'Salem's Lot Illustrated Edition Art
Works / Novels

'Salem's Lot Illustrated Edition

'Salem's Lot Illustrated Edition Art

Released

November 11th, 2005

Available Format(s)

Hardcover

Publisher

Doubleday

Author Ben Mears returns to ‘Salem's Lot to write a book about a house that has haunted him since childhood only to find his isolated hometown infested with vampires. While the vampires claim more victims, Mears convinces a small group of believers to combat the undead.
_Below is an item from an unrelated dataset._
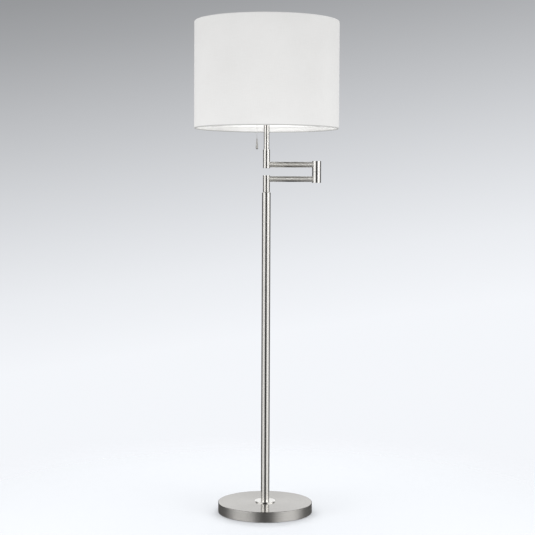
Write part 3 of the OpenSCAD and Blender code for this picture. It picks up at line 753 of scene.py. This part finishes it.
@dataclass
class Stand:
    """The base, the pole and what holds them together."""

    felt_edge: float = 0.6 * MM
    felt_fuzz: float = 0.12 * MM
    felt_segments: int = 160
    felt_edge_steps: int = 6
    felt_rings: tuple[float, ...] = (0.25, 0.5, 0.75, 0.9)
    felt_fuzz_power: int = 8
    felt_seed: int = 11

    def felt_outline(self, radius: float, bottom: float, top: float) -> list[Pair]:
        """Returns the felt's section, with rounded edges, as points of radius and height."""
        edge = self.felt_edge
        count = self.felt_edge_steps
        lower = []
        for angle in [i / count * math.pi / 2 for i in range(count + 1)]:
            reach = radius - edge + edge * math.sin(angle)
            lower.append((reach, bottom + edge - edge * math.cos(angle)))
        upper = [(r, top + bottom - z) for r, z in reversed(lower)]
        inner = [radius * share for share in self.felt_rings]
        under = [(r, bottom) for r in inner]
        return under + lower + upper + [(r, top) for r in reversed(inner)]

    def build_felt(self) -> bpy.types.Object:
        """Returns the felt pad, a disc with soft edges and a slightly uneven rim."""
        low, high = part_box("base_felt")
        radius = (high.x - low.x) / 2
        outline = self.felt_outline(radius, low.z, high.z)
        rim = random.Random(self.felt_seed)
        made = bmesh.new()
        rings = []
        for i in range(self.felt_segments):
            angle = 2 * math.pi * i / self.felt_segments
            swell = rim.uniform(-self.felt_fuzz, self.felt_fuzz)
            ring = []
            for r, z in outline:
                reach = r + swell * (r / radius) ** self.felt_fuzz_power
                spot = (reach * math.cos(angle), reach * math.sin(angle), z)
                ring.append(made.verts.new(spot))
            rings.append(ring)
        centres = [made.verts.new((0.0, 0.0, z)) for z in (low.z, high.z)]
        for ring, following in zip(rings, rings[1:] + rings[:1]):
            for j in range(len(outline) - 1):
                made.faces.new((ring[j], following[j], following[j + 1], ring[j + 1]))
            made.faces.new((centres[0], following[0], ring[0]))
            made.faces.new((centres[1], ring[-1], following[-1]))
        bmesh.ops.recalc_face_normals(made, faces=made.faces)
        mesh = bpy.data.meshes.new("felt_pad")
        made.to_mesh(mesh)
        made.free()
        mesh.polygons.foreach_set("use_smooth", [True] * len(mesh.polygons))
        return mesh_object("felt_pad", mesh, Bodies.FELT)

    def build(self, frame: Frame) -> None:
        """Makes the felt and dresses the stand's parts."""
        felt = self.build_felt()
        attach(felt, "stand")
        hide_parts("base_felt")
        log.info("felt_pad: %d faces", len(felt.data.polygons))
        dress(frame, Metals.BASE_PAINTED_SHADE, "base_shell")
        dress(frame, Metals.POLE, "pole_tube")
        dress(frame, Metals.FINE, "pole_top_collar")
        dress(frame, Metals.POLISHED, "pole_washer")
        dress(frame, Metals.CASTING, "base_weight")
        dress(frame, Bodies.BOARD, "base_backing")
        dress(frame, Bodies.BLACK_NYLON, "cable_gland")
        dress(frame, Bodies.WHITE_PLASTIC, "terminal_block")
        zinc_parts = ("pole_foot_plug", "base_nipple", "base_lock_washer", "base_nut", "stop_screw")
        dress(frame, Metals.ZINC, *zinc_parts)
        dress(frame, Bodies.NYLON, "swivel_bush")
        dress(frame, Bodies.SHEATH, "flex_stand")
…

Includes a new Introduction by Stephen, photographs by Jerry Uelsmann, and in the back of the book includes pages that were omitted from the original publication, and the short stories One for the Road and Jerusalem's Lot.

From the Flap

Upon its initial publication in 1975, 'Salem's Lot was recognized as a landmark work. The novel has sold millions of copies in various editions, but it wasn't until Centipede Press published a special limited edition in 2004 that King's masterpiece was brought to brilliant and eerie life. With the addition of fifty pages of material deleted from the 1975 manuscript as well as material that has since been modified by King, an introduction by him, and two short stories related to the events of the novel, this edition represents the text as the author envisioned it. Centipede's deluxe edition, of which only nine hundred copies were printed, features lavishly creepy photographs by acclaimed photographer Jerry Uelsmann, printed interior endpapers, and a stunning page design.

Doubleday is proud to make this volume, printed from the original design of the Centipede press edition, available to the general reader. No King aficionado's library will be complete without this definitive illustrated edition of the great 'Salem's Lot.

Inspiration

One of my high school classes was Fantasy and Science Fiction, and one of the novels I taught was Dracula. I was surprised at how vital it had remained over the years; the kids liked it, and I liked it, too. One night over supper I wondered aloud what would happen if Dracula came back in the twentieth century, to America. "He'd probably be run over by a Yellow Cab on Park Avenue and killed," my wife said. That closed the discussion, but in the following days, my mind kept returning to the idea. It occurred to me that my wife was probably right - if the legendary Count came to New York, that was. But if he were to show up in a sleepy little country town, what then? I decided I wanted to find out, so I wrote 'Salem's Lot, which was originally titled Second Coming.